Der Verweis der Beklagten auf Meinungsäußerungsfreiheit nach Art 10 EMRK griff nicht durch. Nach ständiger Rechtsprechung ist die Freiheit der Berichterstattung kein Freibrief, urheberrechtliche Schutzrechte zu umgehen. Eine Interessenabwägung fällt regelmäßig zulasten des Zitierenden aus, wenn eine Zustimmung des Rechteinhabers ohne Weiteres hätte eingeholt werden können oder der Zweck durch eigene Formulierungen erreichbar gewesen wäre.
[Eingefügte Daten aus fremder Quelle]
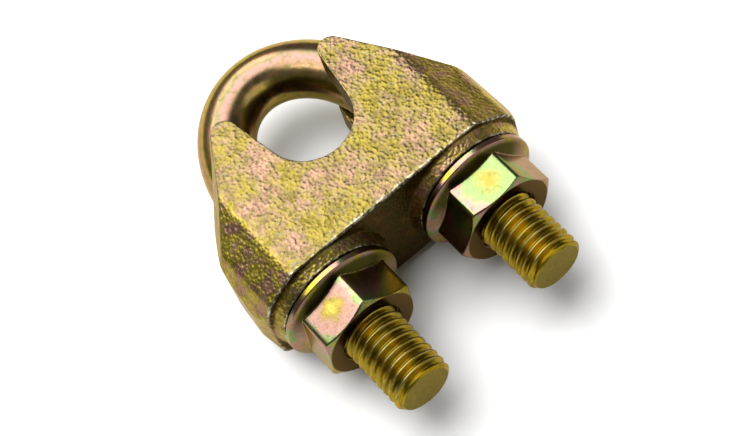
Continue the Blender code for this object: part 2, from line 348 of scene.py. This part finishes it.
def evaluated_copy(source):
    """A new mesh with the modifiers of an object applied."""
    shaped = source.evaluated_get(bpy.context.evaluated_depsgraph_get())
    return bpy.data.meshes.new_from_object(shaped)


def mesh_values(mesh, key):
    """The co or normal of each vertex, as an array."""
    values = np.empty(len(mesh.vertices) * 3, dtype=np.float32)
    mesh.vertices.foreach_get(key, values)
    return values.reshape(-1, 3).astype(np.float64)


def spread(mesh, values, rounds):
    """Averages a value at each vertex with its neighbours."""
    edges = np.empty(len(mesh.edges) * 2, dtype=np.int32)
    mesh.edges.foreach_get("vertices", edges)
    first, second = edges.reshape(-1, 2).T
    count = np.bincount(edges, minlength=len(values))
    for _ in range(rounds):
        around = np.bincount(first, values[second], len(values))
        around += np.bincount(second, values[first], len(values))
        values = (values + around) / (1 + count)
    return values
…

Kann die Einwilligung des Urhebers gegen Zahlung eines angemessenen Entgelts erreicht werden, so ist eine Berufung auf das Grundrecht der freien Meinungsäußerung von vornherein ausgeschlossen. Die Beklagte hätte die Inhalte der Biografie mit eigenen Worten darstellen oder eine Lizenz einholen können. Der Artikel verschaffte den Lesern umfassenden Einblick in die wesentlichen Inhalte der Biografie und war daher geeignet, deren Absatzchancen zu beeinträchtigen. Die wirtschaftlichen Interessen der Klägerin überwogen deutlich.

Auch das Schadenersatzbegehren war begründet. Für die Höhe des angemessenen Entgelts ist der Rechteinhaber behauptungs- und beweispflichtig; gegebenenfalls ist das angemessene Entgelt nach § 273 ZPO zu schätzen (siehe etwa HIER im Blog). Nach § 87 Abs 3 UrhG kann der Verletzte das Doppelte des angemessenen Entgelts verlangen, sofern zumindest leichte Fahrlässigkeit vorliegt. Das Gericht stellte fest, dass die Klägerin üblicherweise ein Honorar zwischen EUR 400 und 500 für eine derartige Nutzung verlangt. Ausgehend davon war der vom Erstgericht festgesetzte Schadenersatz nicht zu beanstanden.